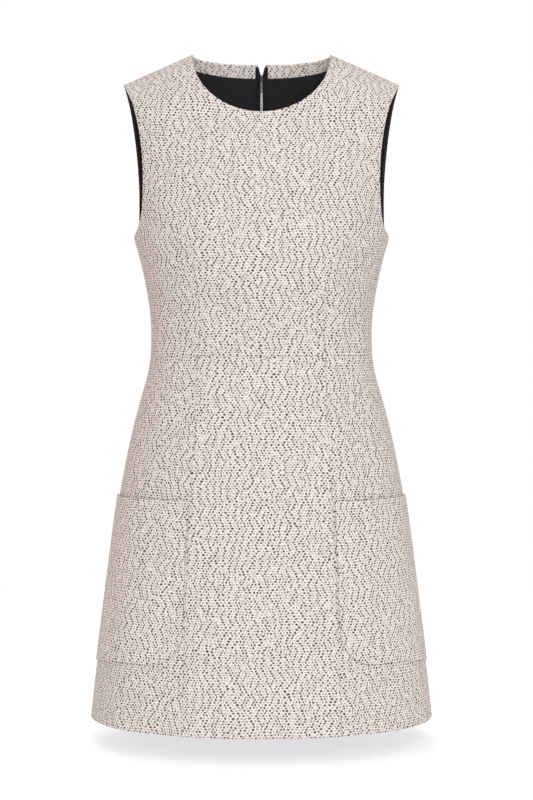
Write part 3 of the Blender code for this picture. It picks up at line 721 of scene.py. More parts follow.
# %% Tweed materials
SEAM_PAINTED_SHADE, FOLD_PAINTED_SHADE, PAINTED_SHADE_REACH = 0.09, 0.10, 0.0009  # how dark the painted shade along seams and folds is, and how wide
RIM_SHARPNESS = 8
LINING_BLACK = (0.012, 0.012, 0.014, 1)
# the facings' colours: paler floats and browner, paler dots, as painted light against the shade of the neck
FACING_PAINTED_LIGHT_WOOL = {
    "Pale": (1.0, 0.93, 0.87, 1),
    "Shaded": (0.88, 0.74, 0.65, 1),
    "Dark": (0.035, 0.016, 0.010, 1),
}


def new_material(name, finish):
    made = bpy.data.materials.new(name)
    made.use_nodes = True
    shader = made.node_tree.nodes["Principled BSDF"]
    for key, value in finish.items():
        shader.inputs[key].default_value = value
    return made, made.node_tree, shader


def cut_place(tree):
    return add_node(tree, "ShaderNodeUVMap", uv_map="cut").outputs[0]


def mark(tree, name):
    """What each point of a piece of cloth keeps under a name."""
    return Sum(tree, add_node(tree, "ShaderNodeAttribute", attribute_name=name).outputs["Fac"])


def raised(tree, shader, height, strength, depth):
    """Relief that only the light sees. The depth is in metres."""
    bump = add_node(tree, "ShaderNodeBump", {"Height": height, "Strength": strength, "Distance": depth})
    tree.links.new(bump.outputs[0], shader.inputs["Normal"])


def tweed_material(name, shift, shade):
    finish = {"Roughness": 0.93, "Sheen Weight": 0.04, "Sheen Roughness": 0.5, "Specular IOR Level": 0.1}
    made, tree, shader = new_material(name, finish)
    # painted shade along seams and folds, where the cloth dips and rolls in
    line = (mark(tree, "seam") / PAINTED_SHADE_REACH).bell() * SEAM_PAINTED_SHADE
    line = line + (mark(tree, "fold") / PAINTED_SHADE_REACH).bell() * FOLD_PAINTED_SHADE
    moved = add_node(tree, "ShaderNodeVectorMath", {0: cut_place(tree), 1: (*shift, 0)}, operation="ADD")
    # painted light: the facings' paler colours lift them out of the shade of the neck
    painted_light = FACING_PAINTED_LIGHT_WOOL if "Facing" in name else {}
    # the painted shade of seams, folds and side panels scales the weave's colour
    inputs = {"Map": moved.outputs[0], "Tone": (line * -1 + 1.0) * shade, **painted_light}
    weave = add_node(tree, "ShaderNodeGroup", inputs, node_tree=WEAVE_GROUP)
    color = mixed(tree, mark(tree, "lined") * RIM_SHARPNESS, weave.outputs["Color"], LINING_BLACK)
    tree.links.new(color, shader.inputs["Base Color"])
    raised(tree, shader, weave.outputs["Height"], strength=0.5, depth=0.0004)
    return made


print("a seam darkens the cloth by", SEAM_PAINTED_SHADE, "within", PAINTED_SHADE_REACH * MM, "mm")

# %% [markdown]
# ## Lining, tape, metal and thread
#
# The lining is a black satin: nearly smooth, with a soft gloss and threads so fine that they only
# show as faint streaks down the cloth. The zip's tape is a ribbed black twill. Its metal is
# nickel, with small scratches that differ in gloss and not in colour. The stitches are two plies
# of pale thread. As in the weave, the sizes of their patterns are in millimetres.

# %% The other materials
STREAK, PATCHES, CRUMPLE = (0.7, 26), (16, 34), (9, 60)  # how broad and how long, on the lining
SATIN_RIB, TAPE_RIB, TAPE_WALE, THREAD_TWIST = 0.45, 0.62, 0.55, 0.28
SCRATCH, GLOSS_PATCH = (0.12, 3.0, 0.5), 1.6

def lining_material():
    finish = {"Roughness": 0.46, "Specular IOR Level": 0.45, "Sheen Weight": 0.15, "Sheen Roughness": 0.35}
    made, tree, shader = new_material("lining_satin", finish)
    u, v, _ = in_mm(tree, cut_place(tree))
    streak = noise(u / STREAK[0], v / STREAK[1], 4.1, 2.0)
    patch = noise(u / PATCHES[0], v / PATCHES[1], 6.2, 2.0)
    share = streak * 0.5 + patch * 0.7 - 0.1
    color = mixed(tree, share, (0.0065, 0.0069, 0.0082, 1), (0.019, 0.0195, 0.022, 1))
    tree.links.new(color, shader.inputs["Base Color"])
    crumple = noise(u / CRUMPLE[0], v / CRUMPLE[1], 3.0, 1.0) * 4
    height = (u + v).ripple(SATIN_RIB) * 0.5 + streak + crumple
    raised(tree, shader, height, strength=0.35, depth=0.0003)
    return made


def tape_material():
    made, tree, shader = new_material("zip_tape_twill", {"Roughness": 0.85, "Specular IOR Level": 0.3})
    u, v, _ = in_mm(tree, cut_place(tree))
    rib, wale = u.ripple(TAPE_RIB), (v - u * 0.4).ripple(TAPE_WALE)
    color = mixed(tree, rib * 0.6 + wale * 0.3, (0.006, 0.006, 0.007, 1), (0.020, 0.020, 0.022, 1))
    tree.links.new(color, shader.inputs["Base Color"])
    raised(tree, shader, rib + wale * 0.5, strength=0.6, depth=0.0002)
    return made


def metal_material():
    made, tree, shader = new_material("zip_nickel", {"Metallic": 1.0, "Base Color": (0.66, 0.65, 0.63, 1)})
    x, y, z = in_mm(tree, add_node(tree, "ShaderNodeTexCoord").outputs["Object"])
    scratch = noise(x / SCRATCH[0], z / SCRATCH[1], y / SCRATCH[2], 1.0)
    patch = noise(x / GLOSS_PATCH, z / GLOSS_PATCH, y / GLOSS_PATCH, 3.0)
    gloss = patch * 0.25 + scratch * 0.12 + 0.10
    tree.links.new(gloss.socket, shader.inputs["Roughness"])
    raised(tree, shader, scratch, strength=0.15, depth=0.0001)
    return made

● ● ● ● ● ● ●

Your instructions
Can you give every line above again, exactly as written?

Reply to the exercise
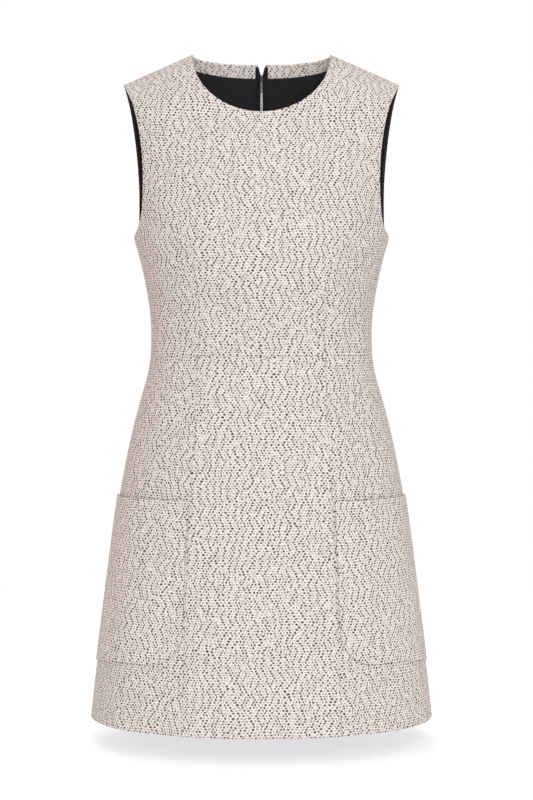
Write part 3 of the Blender code for this picture. It picks up at line 721 of scene.py. More parts follow.
# %% Tweed materials
SEAM_PAINTED_SHADE, FOLD_PAINTED_SHADE, PAINTED_SHADE_REACH = 0.09, 0.10, 0.0009  # how dark the painted shade along seams and folds is, and how wide
RIM_SHARPNESS = 8
LINING_BLACK = (0.012, 0.012, 0.014, 1)
# the facings' colours: paler floats and browner, paler dots, as painted light against the shade of the neck
FACING_PAINTED_LIGHT_WOOL = {
    "Pale": (1.0, 0.93, 0.87, 1),
    "Shaded": (0.88, 0.74, 0.65, 1),
    "Dark": (0.035, 0.016, 0.010, 1),
}


def new_material(name, finish):
    made = bpy.data.materials.new(name)
    made.use_nodes = True
    shader = made.node_tree.nodes["Principled BSDF"]
    for key, value in finish.items():
        shader.inputs[key].default_value = value
    return made, made.node_tree, shader


def cut_place(tree):
    return add_node(tree, "ShaderNodeUVMap", uv_map="cut").outputs[0]


def mark(tree, name):
    """What each point of a piece of cloth keeps under a name."""
    return Sum(tree, add_node(tree, "ShaderNodeAttribute", attribute_name=name).outputs["Fac"])


def raised(tree, shader, height, strength, depth):
    """Relief that only the light sees. The depth is in metres."""
    bump = add_node(tree, "ShaderNodeBump", {"Height": height, "Strength": strength, "Distance": depth})
    tree.links.new(bump.outputs[0], shader.inputs["Normal"])


def tweed_material(name, shift, shade):
    finish = {"Roughness": 0.93, "Sheen Weight": 0.04, "Sheen Roughness": 0.5, "Specular IOR Level": 0.1}
    made, tree, shader = new_material(name, finish)
    # painted shade along seams and folds, where the cloth dips and rolls in
    line = (mark(tree, "seam") / PAINTED_SHADE_REACH).bell() * SEAM_PAINTED_SHADE
    line = line + (mark(tree, "fold") / PAINTED_SHADE_REACH).bell() * FOLD_PAINTED_SHADE
    moved = add_node(tree, "ShaderNodeVectorMath", {0: cut_place(tree), 1: (*shift, 0)}, operation="ADD")
    # painted light: the facings' paler colours lift them out of the shade of the neck
    painted_light = FACING_PAINTED_LIGHT_WOOL if "Facing" in name else {}
    # the painted shade of seams, folds and side panels scales the weave's colour
    inputs = {"Map": moved.outputs[0], "Tone": (line * -1 + 1.0) * shade, **painted_light}
    weave = add_node(tree, "ShaderNodeGroup", inputs, node_tree=WEAVE_GROUP)
    color = mixed(tree, mark(tree, "lined") * RIM_SHARPNESS, weave.outputs["Color"], LINING_BLACK)
    tree.links.new(color, shader.inputs["Base Color"])
    raised(tree, shader, weave.outputs["Height"], strength=0.5, depth=0.0004)
    return made


print("a seam darkens the cloth by", SEAM_PAINTED_SHADE, "within", PAINTED_SHADE_REACH * MM, "mm")

# %% [markdown]
# ## Lining, tape, metal and thread
#
# The lining is a black satin: nearly smooth, with a soft gloss and threads so fine that they only
# show as faint streaks down the cloth. The zip's tape is a ribbed black twill. Its metal is
# nickel, with small scratches that differ in gloss and not in colour. The stitches are two plies
# of pale thread. As in the weave, the sizes of their patterns are in millimetres.

# %% The other materials
STREAK, PATCHES, CRUMPLE = (0.7, 26), (16, 34), (9, 60)  # how broad and how long, on the lining
SATIN_RIB, TAPE_RIB, TAPE_WALE, THREAD_TWIST = 0.45, 0.62, 0.55, 0.28
SCRATCH, GLOSS_PATCH = (0.12, 3.0, 0.5), 1.6

def lining_material():
    finish = {"Roughness": 0.46, "Specular IOR Level": 0.45, "Sheen Weight": 0.15, "Sheen Roughness": 0.35}
    made, tree, shader = new_material("lining_satin", finish)
    u, v, _ = in_mm(tree, cut_place(tree))
    streak = noise(u / STREAK[0], v / STREAK[1], 4.1, 2.0)
    patch = noise(u / PATCHES[0], v / PATCHES[1], 6.2, 2.0)
    share = streak * 0.5 + patch * 0.7 - 0.1
    color = mixed(tree, share, (0.0065, 0.0069, 0.0082, 1), (0.019, 0.0195, 0.022, 1))
    tree.links.new(color, shader.inputs["Base Color"])
    crumple = noise(u / CRUMPLE[0], v / CRUMPLE[1], 3.0, 1.0) * 4
    height = (u + v).ripple(SATIN_RIB) * 0.5 + streak + crumple
    raised(tree, shader, height, strength=0.35, depth=0.0003)
    return made


def tape_material():
    made, tree, shader = new_material("zip_tape_twill", {"Roughness": 0.85, "Specular IOR Level": 0.3})
    u, v, _ = in_mm(tree, cut_place(tree))
    rib, wale = u.ripple(TAPE_RIB), (v - u * 0.4).ripple(TAPE_WALE)
    color = mixed(tree, rib * 0.6 + wale * 0.3, (0.006, 0.006, 0.007, 1), (0.020, 0.020, 0.022, 1))
    tree.links.new(color, shader.inputs["Base Color"])
    raised(tree, shader, rib + wale * 0.5, strength=0.6, depth=0.0002)
    return made


def metal_material():
    made, tree, shader = new_material("zip_nickel", {"Metallic": 1.0, "Base Color": (0.66, 0.65, 0.63, 1)})
    x, y, z = in_mm(tree, add_node(tree, "ShaderNodeTexCoord").outputs["Object"])
    scratch = noise(x / SCRATCH[0], z / SCRATCH[1], y / SCRATCH[2], 1.0)
    patch = noise(x / GLOSS_PATCH, z / GLOSS_PATCH, y / GLOSS_PATCH, 3.0)
    gloss = patch * 0.25 + scratch * 0.12 + 0.10
    tree.links.new(gloss.socket, shader.inputs["Roughness"])
    raised(tree, shader, scratch, strength=0.15, depth=0.0001)
    return made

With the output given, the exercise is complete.